Lerner speaks of his hopes for the world's cities with an evangelical passion. All cities are capable of solving problems, he believes, be they the slums of Rio de Janeiro or Caracas or the congestion of London and Paris. "I'm optimistic about cities," he insists. "Mayors who I talk to say, 'This can't be done in my city; it's very big; it has 10, 12 or 15 million people.' Or they say, 'Oh, our country is very poor; our city doesn't have the resources.' And I always say it is not a question of scale or of resources. Any city in the world can improve, and improve a lot, in less than three years."

Lerner also believes that urban planning can be a key weapon against global warming and climate change. "As I'm a descendent of Jews, I have some commandments that we need to follow," he says. "First commandment: use your car less. Second commandment: separate your rubbish. Third: live near to your work, or work near your home. It needs to be about life, work and movement being all together."

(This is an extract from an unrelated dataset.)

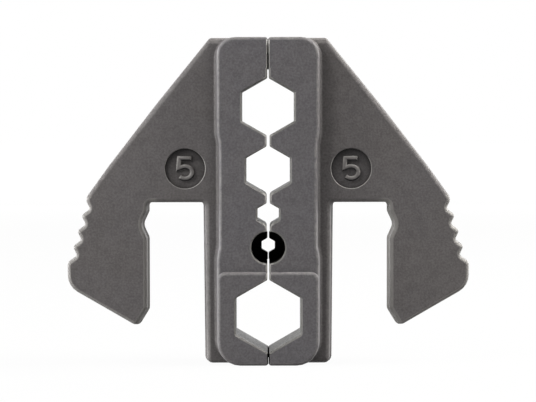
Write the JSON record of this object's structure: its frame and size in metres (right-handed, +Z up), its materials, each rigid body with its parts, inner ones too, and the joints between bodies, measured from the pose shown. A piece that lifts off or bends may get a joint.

The rest, he says, is a question of simplicity. "One of the things I have learned is that we have to be committed to simplicity. There is no need to be scared of simplicity. And we can't want to have all the answers in the world. Many cities end up putting off things because they want to understand everything. They don't understand that innovating is about starting. Taking care of a city is a process that you start, and then give the population space to respond. There is no place in a city that can't be better. There is no toad that can't be a princess, no frog that can't become a prince."